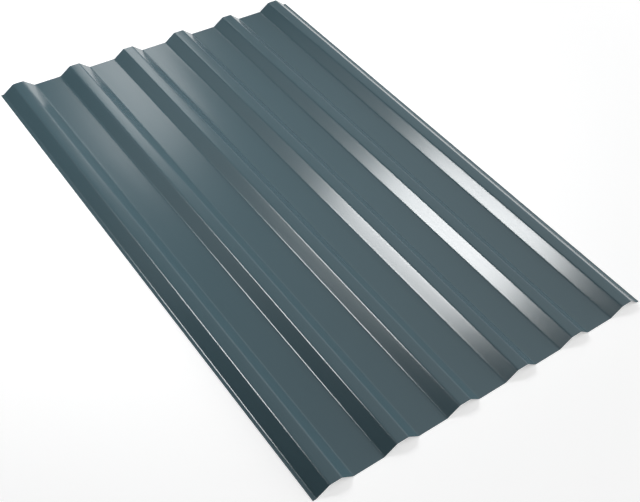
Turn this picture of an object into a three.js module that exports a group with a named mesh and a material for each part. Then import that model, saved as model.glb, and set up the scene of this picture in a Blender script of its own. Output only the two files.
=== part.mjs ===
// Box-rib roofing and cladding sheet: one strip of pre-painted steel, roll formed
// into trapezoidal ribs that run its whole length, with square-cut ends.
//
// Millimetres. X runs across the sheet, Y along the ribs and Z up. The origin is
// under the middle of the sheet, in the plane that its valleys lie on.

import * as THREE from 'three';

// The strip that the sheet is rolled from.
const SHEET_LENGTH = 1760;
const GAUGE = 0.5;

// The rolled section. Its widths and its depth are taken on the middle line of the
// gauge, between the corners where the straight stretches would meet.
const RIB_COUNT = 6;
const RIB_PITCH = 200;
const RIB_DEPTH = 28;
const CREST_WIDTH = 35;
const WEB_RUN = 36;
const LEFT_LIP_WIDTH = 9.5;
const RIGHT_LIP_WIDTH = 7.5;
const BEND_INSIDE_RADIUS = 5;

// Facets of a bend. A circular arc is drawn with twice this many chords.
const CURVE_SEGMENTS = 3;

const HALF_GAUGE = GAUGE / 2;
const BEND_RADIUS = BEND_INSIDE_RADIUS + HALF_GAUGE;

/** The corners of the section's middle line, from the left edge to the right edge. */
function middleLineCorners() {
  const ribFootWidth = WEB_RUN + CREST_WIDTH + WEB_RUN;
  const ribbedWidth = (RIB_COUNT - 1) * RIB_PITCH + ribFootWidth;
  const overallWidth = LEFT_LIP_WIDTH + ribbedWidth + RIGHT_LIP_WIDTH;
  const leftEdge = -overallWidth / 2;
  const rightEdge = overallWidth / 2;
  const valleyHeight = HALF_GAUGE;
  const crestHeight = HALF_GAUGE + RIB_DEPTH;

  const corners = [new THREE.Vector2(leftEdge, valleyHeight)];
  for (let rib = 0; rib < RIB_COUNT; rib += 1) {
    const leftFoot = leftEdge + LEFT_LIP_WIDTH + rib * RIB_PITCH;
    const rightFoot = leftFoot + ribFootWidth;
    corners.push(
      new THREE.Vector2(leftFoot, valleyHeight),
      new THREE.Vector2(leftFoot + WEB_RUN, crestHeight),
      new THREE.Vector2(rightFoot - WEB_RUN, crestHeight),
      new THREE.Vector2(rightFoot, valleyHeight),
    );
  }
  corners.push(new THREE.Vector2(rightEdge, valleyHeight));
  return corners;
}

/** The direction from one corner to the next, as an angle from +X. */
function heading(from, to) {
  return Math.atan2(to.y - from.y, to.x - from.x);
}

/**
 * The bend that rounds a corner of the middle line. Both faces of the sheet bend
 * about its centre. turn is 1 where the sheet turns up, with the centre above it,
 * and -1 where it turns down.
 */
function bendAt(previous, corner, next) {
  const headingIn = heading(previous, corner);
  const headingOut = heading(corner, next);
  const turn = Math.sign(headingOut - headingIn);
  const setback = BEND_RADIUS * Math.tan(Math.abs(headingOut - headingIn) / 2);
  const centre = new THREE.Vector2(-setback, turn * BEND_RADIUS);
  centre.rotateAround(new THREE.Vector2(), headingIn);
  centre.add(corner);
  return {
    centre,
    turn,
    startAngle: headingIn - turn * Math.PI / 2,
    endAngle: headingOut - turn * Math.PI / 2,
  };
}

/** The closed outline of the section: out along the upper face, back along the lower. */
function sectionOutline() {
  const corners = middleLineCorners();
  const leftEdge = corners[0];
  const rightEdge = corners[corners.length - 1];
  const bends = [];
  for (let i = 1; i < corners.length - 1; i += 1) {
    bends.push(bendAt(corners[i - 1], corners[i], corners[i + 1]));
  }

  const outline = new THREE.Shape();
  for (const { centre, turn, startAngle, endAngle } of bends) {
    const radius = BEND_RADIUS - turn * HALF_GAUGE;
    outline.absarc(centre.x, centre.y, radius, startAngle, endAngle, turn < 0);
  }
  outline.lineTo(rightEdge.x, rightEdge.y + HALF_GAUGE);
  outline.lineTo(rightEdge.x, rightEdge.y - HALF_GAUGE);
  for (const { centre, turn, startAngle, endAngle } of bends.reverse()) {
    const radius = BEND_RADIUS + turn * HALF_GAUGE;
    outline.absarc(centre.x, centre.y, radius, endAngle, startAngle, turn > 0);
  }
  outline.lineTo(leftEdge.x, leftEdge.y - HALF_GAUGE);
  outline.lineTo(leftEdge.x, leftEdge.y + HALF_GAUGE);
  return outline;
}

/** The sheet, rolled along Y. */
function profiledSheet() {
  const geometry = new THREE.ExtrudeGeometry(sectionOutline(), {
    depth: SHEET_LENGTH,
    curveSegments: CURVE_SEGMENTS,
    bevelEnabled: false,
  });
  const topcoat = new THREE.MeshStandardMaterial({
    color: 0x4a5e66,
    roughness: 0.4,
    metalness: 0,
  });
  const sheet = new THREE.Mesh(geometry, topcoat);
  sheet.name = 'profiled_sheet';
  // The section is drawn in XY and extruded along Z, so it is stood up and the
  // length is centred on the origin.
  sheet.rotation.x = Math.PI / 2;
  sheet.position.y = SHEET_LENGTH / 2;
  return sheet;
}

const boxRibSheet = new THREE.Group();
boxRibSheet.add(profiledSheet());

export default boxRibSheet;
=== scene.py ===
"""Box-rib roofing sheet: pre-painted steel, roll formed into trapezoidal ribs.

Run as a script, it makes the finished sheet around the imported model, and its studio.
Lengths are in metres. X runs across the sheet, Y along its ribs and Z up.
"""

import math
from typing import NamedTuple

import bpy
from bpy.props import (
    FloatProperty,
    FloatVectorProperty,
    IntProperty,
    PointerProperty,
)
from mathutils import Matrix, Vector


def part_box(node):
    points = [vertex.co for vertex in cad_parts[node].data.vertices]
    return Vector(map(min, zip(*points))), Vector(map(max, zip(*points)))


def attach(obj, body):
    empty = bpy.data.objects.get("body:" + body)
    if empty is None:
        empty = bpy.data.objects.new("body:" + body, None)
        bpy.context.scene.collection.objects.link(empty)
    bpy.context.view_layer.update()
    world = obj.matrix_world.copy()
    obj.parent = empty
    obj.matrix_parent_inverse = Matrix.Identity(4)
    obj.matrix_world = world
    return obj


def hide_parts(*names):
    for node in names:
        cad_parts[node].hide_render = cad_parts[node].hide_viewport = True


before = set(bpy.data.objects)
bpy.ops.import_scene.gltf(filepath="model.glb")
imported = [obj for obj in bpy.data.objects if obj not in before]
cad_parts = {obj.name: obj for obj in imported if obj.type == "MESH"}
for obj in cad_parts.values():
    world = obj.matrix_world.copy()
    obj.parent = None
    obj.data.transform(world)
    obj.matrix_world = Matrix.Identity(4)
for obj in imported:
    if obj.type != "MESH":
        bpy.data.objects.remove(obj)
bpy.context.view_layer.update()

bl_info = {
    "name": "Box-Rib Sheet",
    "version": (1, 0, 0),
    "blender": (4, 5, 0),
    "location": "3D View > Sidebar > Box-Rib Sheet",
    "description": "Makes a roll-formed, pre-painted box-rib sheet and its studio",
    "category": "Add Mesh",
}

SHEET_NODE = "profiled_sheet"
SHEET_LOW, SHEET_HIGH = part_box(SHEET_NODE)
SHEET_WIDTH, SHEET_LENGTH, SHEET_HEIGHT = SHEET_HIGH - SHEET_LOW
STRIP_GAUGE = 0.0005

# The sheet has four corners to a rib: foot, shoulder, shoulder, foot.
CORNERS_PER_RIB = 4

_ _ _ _

Reproduce only the lines running from the one with "bpy.data.objects.remove(obj)" through the final line of the listing above, both ends included.

        bpy.data.objects.remove(obj)
bpy.context.view_layer.update()

bl_info = {
    "name": "Box-Rib Sheet",
    "version": (1, 0, 0),
    "blender": (4, 5, 0),
    "location": "3D View > Sidebar > Box-Rib Sheet",
    "description": "Makes a roll-formed, pre-painted box-rib sheet and its studio",
    "category": "Add Mesh",
}

SHEET_NODE = "profiled_sheet"
SHEET_LOW, SHEET_HIGH = part_box(SHEET_NODE)
SHEET_WIDTH, SHEET_LENGTH, SHEET_HEIGHT = SHEET_HIGH - SHEET_LOW
STRIP_GAUGE = 0.0005

# The sheet has four corners to a rib: foot, shoulder, shoulder, foot.
CORNERS_PER_RIB = 4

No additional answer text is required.